(EXERCISE REQUIREMENTS)
Using the listing below, copy exactly the lines from the one containing "Write the three.js" to the one containing "const GAP = 0.3;", both lines included, and no others.

(CAD and scene scripts)
--- START ---

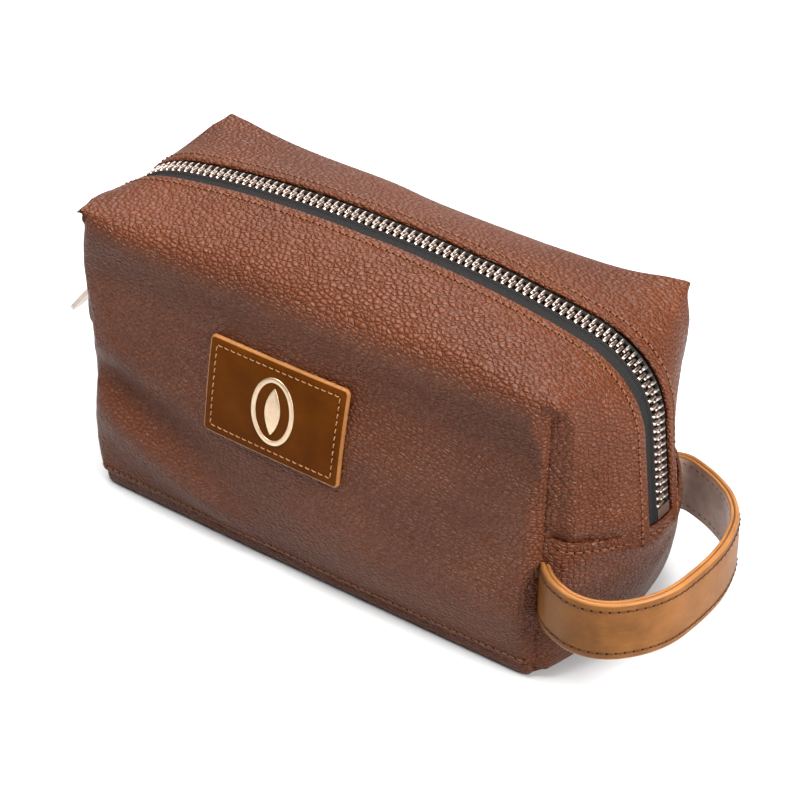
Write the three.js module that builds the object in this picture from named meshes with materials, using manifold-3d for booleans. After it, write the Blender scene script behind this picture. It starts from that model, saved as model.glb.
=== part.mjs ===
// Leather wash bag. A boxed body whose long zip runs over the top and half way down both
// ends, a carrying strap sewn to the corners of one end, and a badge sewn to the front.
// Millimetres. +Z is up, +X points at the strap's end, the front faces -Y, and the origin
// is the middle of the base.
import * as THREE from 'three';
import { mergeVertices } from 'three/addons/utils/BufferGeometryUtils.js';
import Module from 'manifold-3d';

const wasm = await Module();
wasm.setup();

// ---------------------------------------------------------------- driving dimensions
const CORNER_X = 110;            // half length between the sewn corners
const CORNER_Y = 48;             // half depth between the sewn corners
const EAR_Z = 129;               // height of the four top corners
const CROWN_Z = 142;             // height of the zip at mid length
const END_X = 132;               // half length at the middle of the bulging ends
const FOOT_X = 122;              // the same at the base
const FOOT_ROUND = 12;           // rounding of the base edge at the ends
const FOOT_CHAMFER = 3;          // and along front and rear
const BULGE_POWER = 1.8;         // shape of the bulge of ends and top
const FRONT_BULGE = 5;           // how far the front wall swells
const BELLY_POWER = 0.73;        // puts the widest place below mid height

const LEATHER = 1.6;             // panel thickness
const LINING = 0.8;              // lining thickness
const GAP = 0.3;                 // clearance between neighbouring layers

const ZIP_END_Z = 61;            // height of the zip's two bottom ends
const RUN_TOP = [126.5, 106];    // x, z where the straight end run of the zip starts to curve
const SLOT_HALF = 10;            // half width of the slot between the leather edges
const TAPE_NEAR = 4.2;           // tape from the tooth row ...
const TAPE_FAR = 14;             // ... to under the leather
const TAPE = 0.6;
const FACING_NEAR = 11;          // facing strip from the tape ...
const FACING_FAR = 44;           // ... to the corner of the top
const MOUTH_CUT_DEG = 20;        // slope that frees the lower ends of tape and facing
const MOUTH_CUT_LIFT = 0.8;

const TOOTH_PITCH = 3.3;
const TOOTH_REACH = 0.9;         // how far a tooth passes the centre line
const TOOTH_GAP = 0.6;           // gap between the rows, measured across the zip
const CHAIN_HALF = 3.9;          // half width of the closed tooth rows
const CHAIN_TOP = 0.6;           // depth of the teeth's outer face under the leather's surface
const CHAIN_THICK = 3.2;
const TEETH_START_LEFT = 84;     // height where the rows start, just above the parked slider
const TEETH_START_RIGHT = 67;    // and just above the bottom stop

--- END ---
--- START ---

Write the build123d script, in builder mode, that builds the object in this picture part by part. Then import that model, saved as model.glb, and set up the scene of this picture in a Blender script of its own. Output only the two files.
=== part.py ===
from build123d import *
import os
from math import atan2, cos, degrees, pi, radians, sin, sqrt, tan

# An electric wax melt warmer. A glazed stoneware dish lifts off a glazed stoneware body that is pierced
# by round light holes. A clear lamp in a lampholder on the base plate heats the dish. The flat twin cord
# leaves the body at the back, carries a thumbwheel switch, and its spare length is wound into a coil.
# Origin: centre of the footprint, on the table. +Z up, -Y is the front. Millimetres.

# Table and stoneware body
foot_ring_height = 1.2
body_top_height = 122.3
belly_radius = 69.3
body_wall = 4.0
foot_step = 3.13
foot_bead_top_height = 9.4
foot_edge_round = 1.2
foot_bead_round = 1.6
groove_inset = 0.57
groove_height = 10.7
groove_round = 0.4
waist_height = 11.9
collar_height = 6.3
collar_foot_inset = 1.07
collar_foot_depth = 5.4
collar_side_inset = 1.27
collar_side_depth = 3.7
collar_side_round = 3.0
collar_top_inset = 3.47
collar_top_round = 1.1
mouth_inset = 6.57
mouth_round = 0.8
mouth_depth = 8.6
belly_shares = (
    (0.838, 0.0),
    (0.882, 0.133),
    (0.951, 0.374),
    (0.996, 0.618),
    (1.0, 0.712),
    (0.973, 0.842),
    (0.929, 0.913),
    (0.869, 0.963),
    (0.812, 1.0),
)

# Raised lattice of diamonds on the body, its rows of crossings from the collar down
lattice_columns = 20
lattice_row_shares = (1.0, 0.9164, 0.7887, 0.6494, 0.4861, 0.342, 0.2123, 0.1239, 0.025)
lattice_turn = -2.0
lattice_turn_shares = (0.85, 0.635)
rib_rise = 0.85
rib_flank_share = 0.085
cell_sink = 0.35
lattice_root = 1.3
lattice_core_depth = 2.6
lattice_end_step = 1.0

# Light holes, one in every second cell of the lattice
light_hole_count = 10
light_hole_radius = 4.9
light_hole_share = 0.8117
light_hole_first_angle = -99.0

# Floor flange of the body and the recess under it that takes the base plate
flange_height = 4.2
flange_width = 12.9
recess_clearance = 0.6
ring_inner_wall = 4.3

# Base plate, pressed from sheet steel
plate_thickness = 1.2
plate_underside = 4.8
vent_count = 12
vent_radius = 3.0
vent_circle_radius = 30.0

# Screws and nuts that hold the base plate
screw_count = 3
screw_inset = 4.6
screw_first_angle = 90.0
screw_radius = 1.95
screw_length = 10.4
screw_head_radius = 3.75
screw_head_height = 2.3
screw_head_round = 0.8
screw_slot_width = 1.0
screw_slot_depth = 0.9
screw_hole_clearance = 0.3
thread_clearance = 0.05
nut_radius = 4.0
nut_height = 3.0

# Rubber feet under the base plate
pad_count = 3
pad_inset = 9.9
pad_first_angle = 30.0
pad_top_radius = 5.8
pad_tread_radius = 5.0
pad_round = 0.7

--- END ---
--- START ---

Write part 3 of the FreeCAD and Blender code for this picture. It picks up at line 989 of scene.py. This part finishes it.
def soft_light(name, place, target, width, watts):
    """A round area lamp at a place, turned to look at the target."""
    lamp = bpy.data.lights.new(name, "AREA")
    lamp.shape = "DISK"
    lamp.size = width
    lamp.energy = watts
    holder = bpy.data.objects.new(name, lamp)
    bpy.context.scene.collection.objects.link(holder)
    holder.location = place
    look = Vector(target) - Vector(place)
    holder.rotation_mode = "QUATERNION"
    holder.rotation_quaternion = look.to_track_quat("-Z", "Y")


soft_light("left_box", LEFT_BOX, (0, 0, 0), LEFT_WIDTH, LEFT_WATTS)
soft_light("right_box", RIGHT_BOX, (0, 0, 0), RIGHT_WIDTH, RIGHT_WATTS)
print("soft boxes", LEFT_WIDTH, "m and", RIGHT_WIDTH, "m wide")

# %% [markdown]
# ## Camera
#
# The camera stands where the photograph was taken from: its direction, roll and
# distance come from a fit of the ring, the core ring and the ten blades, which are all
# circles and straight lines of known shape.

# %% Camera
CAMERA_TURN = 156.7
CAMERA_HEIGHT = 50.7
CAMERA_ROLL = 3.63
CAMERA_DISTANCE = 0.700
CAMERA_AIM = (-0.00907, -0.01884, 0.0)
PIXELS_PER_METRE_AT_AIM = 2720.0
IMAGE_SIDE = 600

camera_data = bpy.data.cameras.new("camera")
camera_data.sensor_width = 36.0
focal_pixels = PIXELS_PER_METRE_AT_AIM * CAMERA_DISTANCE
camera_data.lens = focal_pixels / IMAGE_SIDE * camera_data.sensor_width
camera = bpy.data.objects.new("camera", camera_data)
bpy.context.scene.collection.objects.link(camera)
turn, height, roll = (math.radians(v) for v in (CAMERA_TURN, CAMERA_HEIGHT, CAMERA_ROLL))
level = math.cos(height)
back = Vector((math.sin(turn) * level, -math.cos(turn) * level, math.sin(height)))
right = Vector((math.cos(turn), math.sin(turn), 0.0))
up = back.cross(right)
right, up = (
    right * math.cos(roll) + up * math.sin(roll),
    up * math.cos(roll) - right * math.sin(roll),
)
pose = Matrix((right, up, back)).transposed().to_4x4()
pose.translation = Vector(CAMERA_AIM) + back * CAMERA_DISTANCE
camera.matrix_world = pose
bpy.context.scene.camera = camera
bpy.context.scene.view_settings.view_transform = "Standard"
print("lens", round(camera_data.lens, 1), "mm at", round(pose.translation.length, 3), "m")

--- END ---

(CORRECT RESPONSE)
Write the three.js module that builds the object in this picture from named meshes with materials, using manifold-3d for booleans. After it, write the Blender scene script behind this picture. It starts from that model, saved as model.glb.
=== part.mjs ===
// Leather wash bag. A boxed body whose long zip runs over the top and half way down both
// ends, a carrying strap sewn to the corners of one end, and a badge sewn to the front.
// Millimetres. +Z is up, +X points at the strap's end, the front faces -Y, and the origin
// is the middle of the base.
import * as THREE from 'three';
import { mergeVertices } from 'three/addons/utils/BufferGeometryUtils.js';
import Module from 'manifold-3d';

const wasm = await Module();
wasm.setup();

// ---------------------------------------------------------------- driving dimensions
const CORNER_X = 110;            // half length between the sewn corners
const CORNER_Y = 48;             // half depth between the sewn corners
const EAR_Z = 129;               // height of the four top corners
const CROWN_Z = 142;             // height of the zip at mid length
const END_X = 132;               // half length at the middle of the bulging ends
const FOOT_X = 122;              // the same at the base
const FOOT_ROUND = 12;           // rounding of the base edge at the ends
const FOOT_CHAMFER = 3;          // and along front and rear
const BULGE_POWER = 1.8;         // shape of the bulge of ends and top
const FRONT_BULGE = 5;           // how far the front wall swells
const BELLY_POWER = 0.73;        // puts the widest place below mid height

const LEATHER = 1.6;             // panel thickness
const LINING = 0.8;              // lining thickness
const GAP = 0.3;                 // clearance between neighbouring layers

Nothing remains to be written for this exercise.